DESCRIPTION OF THE TASK: Please quote exactly the lines below from the line containing "# move the world" to the line containing "bpy.context.scene.collection.objects.link(empty)", both lines included, and nothing else.

------------------------------------------------

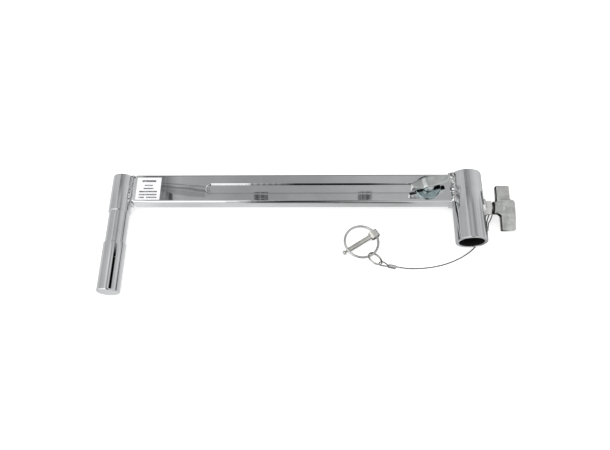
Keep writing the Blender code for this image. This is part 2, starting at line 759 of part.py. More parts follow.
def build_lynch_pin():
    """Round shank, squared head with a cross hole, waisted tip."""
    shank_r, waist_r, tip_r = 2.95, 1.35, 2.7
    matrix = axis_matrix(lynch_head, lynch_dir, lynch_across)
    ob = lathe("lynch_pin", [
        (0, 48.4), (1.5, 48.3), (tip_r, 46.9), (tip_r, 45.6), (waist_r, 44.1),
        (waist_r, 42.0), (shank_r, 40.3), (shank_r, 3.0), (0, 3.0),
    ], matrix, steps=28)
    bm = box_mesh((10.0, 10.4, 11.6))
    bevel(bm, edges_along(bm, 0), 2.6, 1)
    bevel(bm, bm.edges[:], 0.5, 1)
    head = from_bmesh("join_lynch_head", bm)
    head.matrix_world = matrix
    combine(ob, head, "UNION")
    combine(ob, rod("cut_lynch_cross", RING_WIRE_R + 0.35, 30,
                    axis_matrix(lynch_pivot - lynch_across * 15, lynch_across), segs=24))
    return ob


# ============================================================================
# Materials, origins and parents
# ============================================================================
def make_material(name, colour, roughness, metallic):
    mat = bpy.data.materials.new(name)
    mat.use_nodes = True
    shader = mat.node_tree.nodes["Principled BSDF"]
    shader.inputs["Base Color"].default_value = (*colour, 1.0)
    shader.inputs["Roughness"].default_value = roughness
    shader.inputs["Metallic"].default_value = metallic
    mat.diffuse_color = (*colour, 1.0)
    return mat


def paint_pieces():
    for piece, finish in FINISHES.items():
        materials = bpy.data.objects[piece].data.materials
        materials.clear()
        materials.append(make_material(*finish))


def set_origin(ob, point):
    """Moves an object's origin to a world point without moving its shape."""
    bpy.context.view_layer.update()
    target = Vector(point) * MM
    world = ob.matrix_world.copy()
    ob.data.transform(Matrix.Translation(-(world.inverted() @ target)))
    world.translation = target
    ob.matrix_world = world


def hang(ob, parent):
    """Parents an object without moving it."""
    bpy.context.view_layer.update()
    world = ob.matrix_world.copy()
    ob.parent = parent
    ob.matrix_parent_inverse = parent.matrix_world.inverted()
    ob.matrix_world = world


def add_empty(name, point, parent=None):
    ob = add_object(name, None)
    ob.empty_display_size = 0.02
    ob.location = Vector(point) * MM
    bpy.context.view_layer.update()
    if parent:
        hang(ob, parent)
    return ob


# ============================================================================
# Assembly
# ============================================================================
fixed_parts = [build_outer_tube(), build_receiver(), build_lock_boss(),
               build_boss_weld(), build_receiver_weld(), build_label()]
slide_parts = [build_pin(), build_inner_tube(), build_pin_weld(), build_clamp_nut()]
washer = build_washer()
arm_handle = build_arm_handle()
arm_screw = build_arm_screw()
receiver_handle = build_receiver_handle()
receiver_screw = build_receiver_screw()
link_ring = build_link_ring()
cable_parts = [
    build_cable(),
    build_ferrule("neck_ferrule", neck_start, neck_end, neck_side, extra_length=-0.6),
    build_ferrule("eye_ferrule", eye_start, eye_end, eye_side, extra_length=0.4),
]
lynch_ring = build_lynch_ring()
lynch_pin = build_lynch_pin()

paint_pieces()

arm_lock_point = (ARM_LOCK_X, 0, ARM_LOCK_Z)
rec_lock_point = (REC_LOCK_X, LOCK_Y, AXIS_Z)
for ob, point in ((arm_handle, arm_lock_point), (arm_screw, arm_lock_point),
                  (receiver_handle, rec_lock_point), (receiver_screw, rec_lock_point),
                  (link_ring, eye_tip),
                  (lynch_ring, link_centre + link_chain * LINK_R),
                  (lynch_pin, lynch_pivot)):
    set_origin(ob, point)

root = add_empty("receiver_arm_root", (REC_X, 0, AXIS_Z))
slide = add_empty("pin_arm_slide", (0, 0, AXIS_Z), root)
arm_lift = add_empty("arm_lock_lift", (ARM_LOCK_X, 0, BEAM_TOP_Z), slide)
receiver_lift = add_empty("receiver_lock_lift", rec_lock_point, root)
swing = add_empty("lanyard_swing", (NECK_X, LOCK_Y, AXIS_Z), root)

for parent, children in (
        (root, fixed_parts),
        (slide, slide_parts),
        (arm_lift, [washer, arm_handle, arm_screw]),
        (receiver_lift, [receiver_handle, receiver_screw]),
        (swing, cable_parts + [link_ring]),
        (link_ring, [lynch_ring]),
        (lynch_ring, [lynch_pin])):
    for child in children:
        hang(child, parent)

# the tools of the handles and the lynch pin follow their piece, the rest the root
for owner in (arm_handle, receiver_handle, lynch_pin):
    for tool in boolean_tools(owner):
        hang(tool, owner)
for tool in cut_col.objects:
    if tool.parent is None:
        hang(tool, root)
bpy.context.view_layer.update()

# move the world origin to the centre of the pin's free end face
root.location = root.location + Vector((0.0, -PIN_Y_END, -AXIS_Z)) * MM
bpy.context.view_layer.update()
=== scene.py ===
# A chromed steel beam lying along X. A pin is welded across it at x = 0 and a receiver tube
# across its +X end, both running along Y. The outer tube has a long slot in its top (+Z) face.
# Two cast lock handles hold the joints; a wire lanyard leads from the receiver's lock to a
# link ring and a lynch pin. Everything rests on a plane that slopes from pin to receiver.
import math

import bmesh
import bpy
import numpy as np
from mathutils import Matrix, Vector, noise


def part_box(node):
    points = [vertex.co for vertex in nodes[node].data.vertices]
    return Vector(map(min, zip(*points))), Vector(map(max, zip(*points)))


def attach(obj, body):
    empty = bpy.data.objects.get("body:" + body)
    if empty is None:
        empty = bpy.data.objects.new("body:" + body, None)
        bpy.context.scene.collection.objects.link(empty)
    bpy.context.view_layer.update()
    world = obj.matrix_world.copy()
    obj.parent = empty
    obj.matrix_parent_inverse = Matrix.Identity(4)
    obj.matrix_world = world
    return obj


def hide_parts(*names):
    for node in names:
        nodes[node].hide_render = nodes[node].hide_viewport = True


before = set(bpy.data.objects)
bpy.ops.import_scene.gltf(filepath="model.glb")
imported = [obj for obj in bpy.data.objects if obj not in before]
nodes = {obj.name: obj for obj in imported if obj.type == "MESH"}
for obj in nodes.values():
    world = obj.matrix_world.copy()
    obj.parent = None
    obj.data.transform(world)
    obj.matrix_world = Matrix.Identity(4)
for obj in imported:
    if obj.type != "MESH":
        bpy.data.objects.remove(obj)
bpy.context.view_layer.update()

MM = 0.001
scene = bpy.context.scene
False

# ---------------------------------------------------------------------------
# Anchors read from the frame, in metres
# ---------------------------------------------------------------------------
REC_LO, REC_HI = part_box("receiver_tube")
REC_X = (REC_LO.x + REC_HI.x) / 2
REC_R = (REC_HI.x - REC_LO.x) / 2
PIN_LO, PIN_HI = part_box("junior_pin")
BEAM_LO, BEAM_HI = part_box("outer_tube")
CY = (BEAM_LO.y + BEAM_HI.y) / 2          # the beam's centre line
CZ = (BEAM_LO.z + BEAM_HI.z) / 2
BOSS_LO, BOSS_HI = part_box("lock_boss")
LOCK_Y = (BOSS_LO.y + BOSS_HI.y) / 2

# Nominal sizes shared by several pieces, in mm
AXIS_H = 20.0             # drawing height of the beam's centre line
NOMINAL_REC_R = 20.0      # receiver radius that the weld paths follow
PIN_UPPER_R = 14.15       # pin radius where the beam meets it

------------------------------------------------

COMPLETED TASK:
# move the world origin to the centre of the pin's free end face
root.location = root.location + Vector((0.0, -PIN_Y_END, -AXIS_Z)) * MM
bpy.context.view_layer.update()
=== scene.py ===
# A chromed steel beam lying along X. A pin is welded across it at x = 0 and a receiver tube
# across its +X end, both running along Y. The outer tube has a long slot in its top (+Z) face.
# Two cast lock handles hold the joints; a wire lanyard leads from the receiver's lock to a
# link ring and a lynch pin. Everything rests on a plane that slopes from pin to receiver.
import math

import bmesh
import bpy
import numpy as np
from mathutils import Matrix, Vector, noise


def part_box(node):
    points = [vertex.co for vertex in nodes[node].data.vertices]
    return Vector(map(min, zip(*points))), Vector(map(max, zip(*points)))


def attach(obj, body):
    empty = bpy.data.objects.get("body:" + body)
    if empty is None:
        empty = bpy.data.objects.new("body:" + body, None)
        bpy.context.scene.collection.objects.link(empty)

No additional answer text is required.